Modeling code records:
--- BEGIN ---
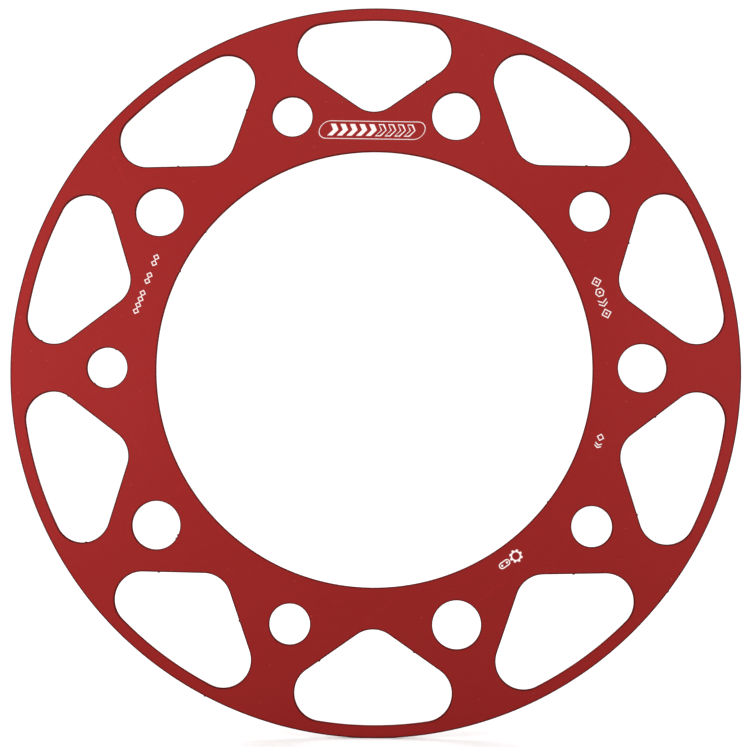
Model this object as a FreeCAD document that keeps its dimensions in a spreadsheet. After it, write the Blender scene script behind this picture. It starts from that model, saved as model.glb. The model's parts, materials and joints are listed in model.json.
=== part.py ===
"""Cover disc of a motorcycle rear sprocket, cut from one flat aluminium sheet.

The disc stands upright: its axis is Y, +Z is up and +X is to the right when the
front face, which looks along -Y, is seen square on. The origin is the centre of the
bore on the back face, the face that lies against the sprocket.
"""
import FreeCAD, Part
import math
import os
import Sketcher
from FreeCAD import Vector

# Names of sketch points and axes, as the sketcher numbers them
START, END, CENTRE = 1, 2, 3
ORIGIN, X_AXIS, Y_AXIS = (-1, 1), -1, -2

# Driving dimensions in millimetres, and the counts of the repeated cut-outs
DIMENSIONS = {
    "outer_diameter": 188.5,
    "bore_diameter": 112.6,
    "thickness": 1.0,
    "pitch_diameter": 138.0,        # both sets of bolt holes share this circle
    "large_hole_diameter": 12.4,
    "small_hole_diameter": 10.4,
    "bolt_count": 5,
    "window_count": 10,
    "window_top_radius": 91.1,      # long side of a window, concentric with the rim
    "window_nose_reach": 66.9,      # nearest that a window comes to the axis
    "window_width": 40.1,           # across the two outer corners
    "window_corner_radius": 7.1,    # the two corners near the rim
    "window_nose_radius": 7.2,      # the corner that points to the axis
}


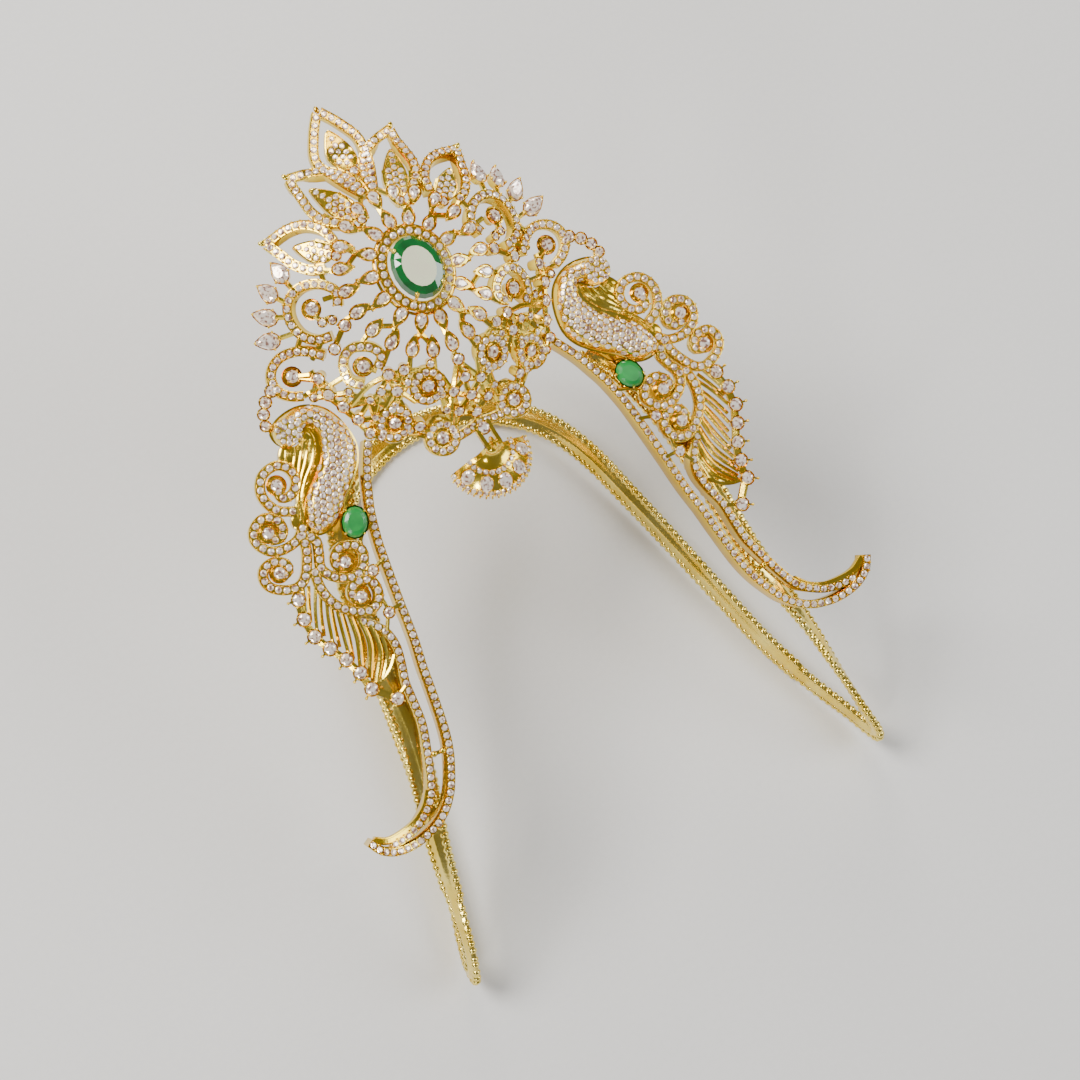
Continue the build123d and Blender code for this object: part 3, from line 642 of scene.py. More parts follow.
# ellipses give half width, half height and the number of spots
crown = {"wire": 0.5, "spoke": 0.55, "bar": 0.55, "join": 4.3, "motif": 2.25, "seed": 0.62, "cup": 2.1,
         "sunk": 0.25, "inner": (7.65, 9.1, 14), "outer": (11.3, 12.9, 22), "halo": (5.3, 6.4, 26),
         "haloRail": {"width": 1.9, "depth": 2.2, "raised": 0.9, "pitch": 1.42},
         "hoop": (6.4, 7.5, 20), "hoopWire": 0.3, "spokes": (0.7, 1.25), "outerSpokes": (1.16, 1.34)}
lug = {"x": 1.15, "y": 46.6, "lift": 1.9, "pin": 0.4, "half": (0.35, 0.55), "reach": 1.5,
       "path": ((50.6, 0.6), (48.2, 1.2), (46.6, 1.9), (45.9, 1.9))}


def onSide(points, side):
    return [(side * p[0],) + tuple(p[1:]) for p in points]


def ellipseSpots(halfW, halfH, count):
    spots = []
    for i in range(count):
        a = 2 * math.pi * i / count
        x, y = halfW * math.sin(a), halfH * math.cos(a)
        spots.append((x, dome["ringY"] + y, math.degrees(math.atan2(y / halfH ** 2, x / halfW ** 2))))
    return spots


def fromCentre(x, y, share):     # a spot of the rings, moved out from their middle or in to it
    return (x * share, dome["ringY"] + (y - dome["ringY"]) * share)


def insideBy(x, y, outline):     # how far a spot lies inside an outline, less than nothing outside
    inside = False
    near = 1e9
    for (ax, ay), (bx, by) in zip(outline, outline[1:] + outline[:1]):
        if (ay > y) != (by > y) and x < (bx - ax) * (y - ay) / (by - ay) + ax:
            inside = not inside
        length = max((bx - ax) ** 2 + (by - ay) ** 2, 1e-9)
        t = min(1, max(0, ((x - ax) * (bx - ax) + (y - ay) * (by - ay)) / length))
        near = min(near, math.hypot(x - ax - t * (bx - ax), y - ay - t * (by - ay)))
    return near if inside else -near


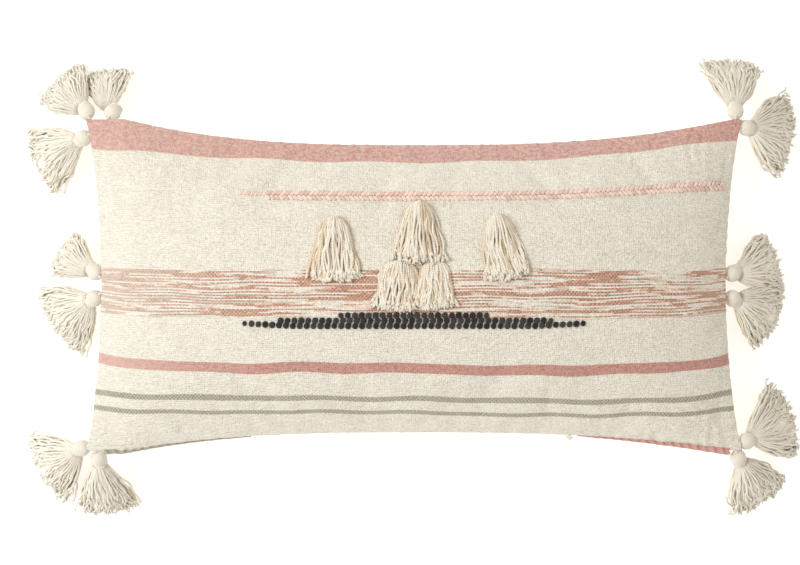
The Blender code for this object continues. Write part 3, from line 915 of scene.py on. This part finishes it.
def fan_curves(a, wide, thick, reach, bend, fan, pose):
    """Centrelines that start at the shares `a` across the neck, lean out by `wide` and rise by `thick`."""
    neck, axis, side, over = pose
    q = np.linspace(0, 1, STRAND_STEPS)
    angle = math.radians(fan) * wide * (1.75 - 1.50 * q) + bend
    step = reach / (STRAND_STEPS - 1)
    forward = np.cumsum(np.cos(angle) * step, axis=1) - step
    sideways = np.cumsum(np.sin(angle) * step, axis=1) - np.sin(angle[:, :1]) * step
    depth = NECK_RADIUS * (1 - q) + SKIRT_PUFF * np.sin(math.pi * np.clip(q * 0.80, 0, 1)) ** 0.9
    sideways = sideways + a[:, None] * NECK_RADIUS
    above = thick * depth + SKIRT_ARCH * np.sin(math.pi * q)
    return (neck + forward[:, :, None] * axis + sideways[:, :, None] * side
            + above[:, :, None] * over)


def tassel_strands(length, fan, pose, draw):
    """A skirt's strands, which fan out from the neck, arch and droop in loose locks, and a value from each
    one's layer that paints shade on the lower strands.
    """
    count = int(STRANDS * max(1.0, fan / USUAL_FAN))
    a, b = even_disc(count)
    lock_a, lock_b = even_disc(CLUMPS)
    nearest = ((a[:, None] - lock_a) ** 2 + (b[:, None] - lock_b) ** 2).argmin(axis=1)
    q = np.linspace(0, 1, STRAND_STEPS)
    gather = (LOCK_SHARE * q ** 1.5)[None, :]
    wide = a[:, None] * (1 - gather) + lock_a[nearest][:, None] * gather
    thick = b[:, None] * (1 - gather) + lock_b[nearest][:, None] * gather
    reach = length * draw.uniform(0.86, 1.04, (count, 1)) * (1 - 0.10 * b[:, None] ** 2)
    sway = draw.uniform(0, 2 * math.pi, (5, count, 1))
    bend = STRAND_SWAY * np.sin(2 * math.pi * q * 1.1 + sway[0]) * q
    bend = bend + STRAND_CRINKLE * np.sin(2 * math.pi * q * 3.1 + sway[1]) * q
    bend = bend + STRAND_STRAY * draw.normal(size=(count, 1)) * q
    paths = fan_curves(a, wide, thick, reach, bend, fan, pose)
    lift = 0.0014 * q * np.sin(2 * math.pi * q * 1.4 + sway[2]) + 0.0007 * q * np.sin(11 * q + sway[3])
    # Painted shade: strands low in the skirt lean to the deep tan, those on top to the light cream.
    return paths + lift[:, :, None] * pose[3], 0.64 + 0.30 * b


def skirt_core(length, fan, pose):
    """The dense middle of a skirt, which shows only between its outer strands."""
    turn = 2 * math.pi * np.arange(CORE_SIDES) / CORE_SIDES
    a = CORE_SHARE * np.cos(turn)
    b = CORE_SHARE * np.sin(turn)
    grooves = 0.0005 * np.sin(turn * 9)[:, None] * np.linspace(0, 1, STRAND_STEPS)
    reach = np.full((CORE_SIDES, 1), length * 0.90)
    curves = fan_curves(a, a[:, None], b[:, None], reach, 0.0, fan, pose) + grooves[:, :, None] * pose[3]
    curves[:, :, 2] = np.maximum(curves[:, :, 2], FLOOR_Z + 0.0006)
    rings = np.moveaxis(curves, 0, 1)
    shape = (STRAND_STEPS, CORE_SIDES)
    along = np.broadcast_to(np.linspace(0, length, STRAND_STEPS)[:, None], shape)
    values = np.stack([along, np.broadcast_to(turn * 3, shape), np.full(shape, CORE_TINT)], axis=2)
    return rings.reshape(-1, 3), tube_faces(*shape), values.reshape(-1, 3)


def make_skirt(name, joint, axis, side, over, anchor, outset, draw, finish):
    skirt = node_points(name + "_skirt")
    reach = np.linalg.norm(skirt - anchor, axis=1)
    start = reach.min()
    turn, fan, share = LIE[name]
    length = (reach.max() - start) * share
    axis, side, over = (turned(vector, turn) for vector in (axis, side, over))
    pose = (anchor + outset + axis * (start - 0.001), axis, side, over)
    paths, layer = tassel_strands(length, fan, pose, draw)
    count = len(paths)
    q = np.linspace(0, 1, STRAND_STEPS)
    radii = STRAND_RADIUS * draw.uniform(0.80, 1.15, (count, 1)) * (0.82 + 0.28 * np.sin(math.pi * q * 0.9))
    radii = radii * (1 + 0.14 * np.sin(40 * q + draw.uniform(0, 6, (count, 1))))
    radii[:, -1] *= 0.7
    floor = FLOOR_Z + 0.0004
    paths[:, :, 2] = np.maximum(paths[:, :, 2], floor + radii)
    # The layer value, with a little random tone, is painted shade for the lower strands.
    strands = tubes(paths, radii, 5, over, np.clip(layer + 0.15 * draw.normal(size=count), 0, 1))
    fluff = frayed(paths, draw=draw, reference=over, floor_of=ground, **SKIRT_FRAY)
    points, faces, values = joined([skirt_core(length, fan, pose), strands, fluff])
    add_piece(
        name + "_strands", points, faces, finish, joint["child"], [name + "_skirt"], "tassel_yarn", values)


def make_head(name, joint, axis, side, over, anchor, outset, finish):
    """A ball of wound thread, and the tight turns that bind the neck below it."""
    ball = node_points(name + "_head")
    reach = (ball - anchor) @ axis
    centre = (reach.min() + reach.max()) / 2
    radius = np.abs((ball - anchor) @ side).max()
    turn = 2 * math.pi * np.arange(HEAD_SIDES) / HEAD_SIDES
    polar = np.linspace(0.02, math.pi * 0.985, HEAD_RINGS)
    station = -np.cos(polar) * radius * 1.02
    wound = station[:, None] + WINDING_TILT * np.cos(turn + 0.7)
    ridge = np.abs(np.sin(math.pi * wound / WINDING_PITCH)) ** 0.7
    thickness = radius * np.sin(polar)[:, None] * 0.89 + WINDING_RELIEF * ridge
    neck = np.exp(-((station - radius * 0.98) / 0.0014) ** 2)[:, None]
    thickness = thickness + neck * NECK_TURNS * (0.85 + 0.15 * ridge)
    ring = np.cos(turn)[None, :, None] * side + np.sin(turn)[None, :, None] * over
    place = anchor + outset + (centre + station)[:, None, None] * axis
    points = (place + ring * thickness[:, :, None]).reshape(-1, 3)
    shape = (HEAD_RINGS, HEAD_SIDES)
    # The third value is painted shade: low where the winding ridge dips, so the grooves take the deep colour.
    values = np.stack([
        np.broadcast_to(turn * radius, shape), wound / WINDING_PITCH, 0.05 + 0.75 * ridge,
    ], axis=2).reshape(-1, 3)
    add_piece(
        name + "_ball", points, tube_faces(*shape), finish, joint["child"], [name + "_head"],
        "tassel_binding", values)
    return centre - radius


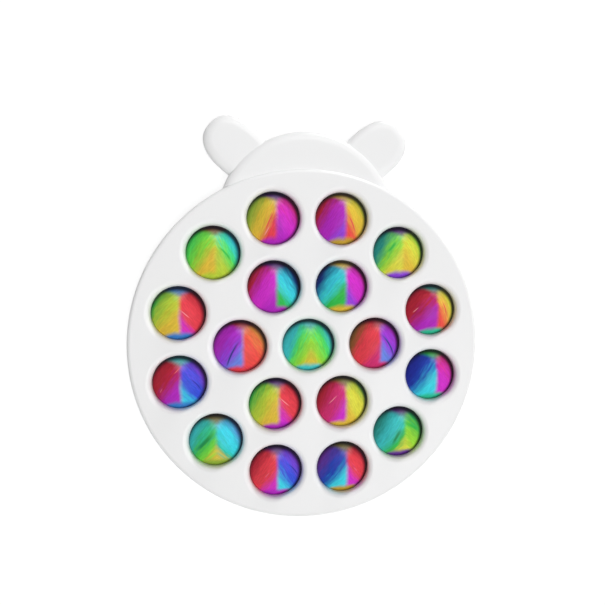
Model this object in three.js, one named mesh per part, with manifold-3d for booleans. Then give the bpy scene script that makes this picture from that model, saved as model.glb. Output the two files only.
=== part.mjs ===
// Bubble pop fidget toy: a flat board of two shells, round with a small head and two round ears,
// that clamps nineteen silicone bubbles, one in the middle, six round it and twelve round those.
// Millimetres, +Z up. The board lies on its back face at z = 0, with its head towards +Y, and the
// origin is at the middle of its length and width.

import * as THREE from "three";
import { mergeVertices } from "three/addons/utils/BufferGeometryUtils.js";
import Module from "manifold-3d";

const wasm = await Module();
wasm.setup();

// Driving dimensions of the openings and of the bubbles' flanges in the shells.
const openingRadius = 10;
const flangeLap = 1.8;
const seatClearance = 0.2;
const webWidth = 1.3;
const rimBorder = 6.5;

// Driving dimensions of the board.
const backShellThickness = 4;
const frontShellThickness = 4;
const discEdgeRadius = 1.6;
const frontLipRadius = 2.2;
const frontThroatLap = 0.2;
const backLipRadius = 0.8;

// Driving dimensions of the head and the ears, whose faces lie in steps below the disc's face.
const headRadius = 33.2;
const headReach = 13.8;
const headStep = 0.9;
const headEdgeWidth = 3.6;
const headEdgeDepth = 2.2;
const earHalfLength = 14;
const earHalfWidth = 9.6;
const earSquareness = 2.4;
const earOffset = 2.8;
const earBearing = THREE.MathUtils.degToRad(46.5);
const earHeading = THREE.MathUtils.degToRad(40);
const earStep = 0.9;

// Driving dimensions of one bubble.
const crownRise = 1.5;
const skirtClearance = 0.6;
const skinThickness = 1;
const flangeThickness = 1.2;
const crownCutShare = 0.5;

// Driving dimensions of the pegs that locate the front shell on the back shell.
const pegRadius = 1.5;
const pegLength = 1.6;
const pegClearance = 0.15;
const pegEndGap = 0.3;
const pegInset = 7.5;

// How far a cutting tool runs past the face that it cuts.
const overrun = 2;

// How many pieces of each kind, and how finely round shapes are faceted.
const innerRingCount = 6;
const outerRingCount = 12;
const rimPegCount = 6;
const middlePegCount = 3;
const openingSides = 16;
const pegSides = 10;
const discSides = 64;
const headSides = 48;
const earSides = 36;
const edgeSteps = 2;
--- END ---
Directions: Restate word for word only the lines running from the beginning of the data to the line holding "flat aluminium sheet.", both included.

Solution below:
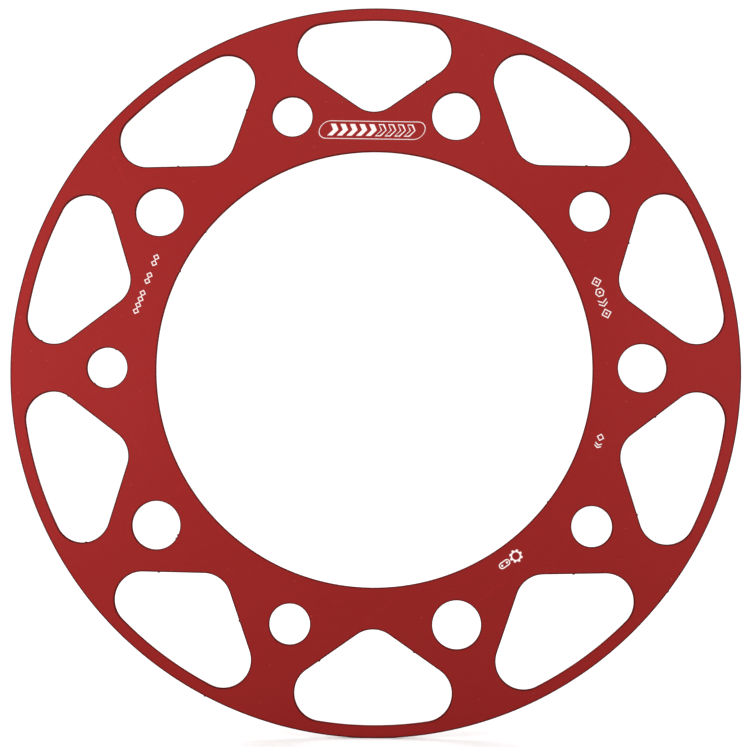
Model this object as a FreeCAD document that keeps its dimensions in a spreadsheet. After it, write the Blender scene script behind this picture. It starts from that model, saved as model.glb. The model's parts, materials and joints are listed in model.json.
=== part.py ===
"""Cover disc of a motorcycle rear sprocket, cut from one flat aluminium sheet.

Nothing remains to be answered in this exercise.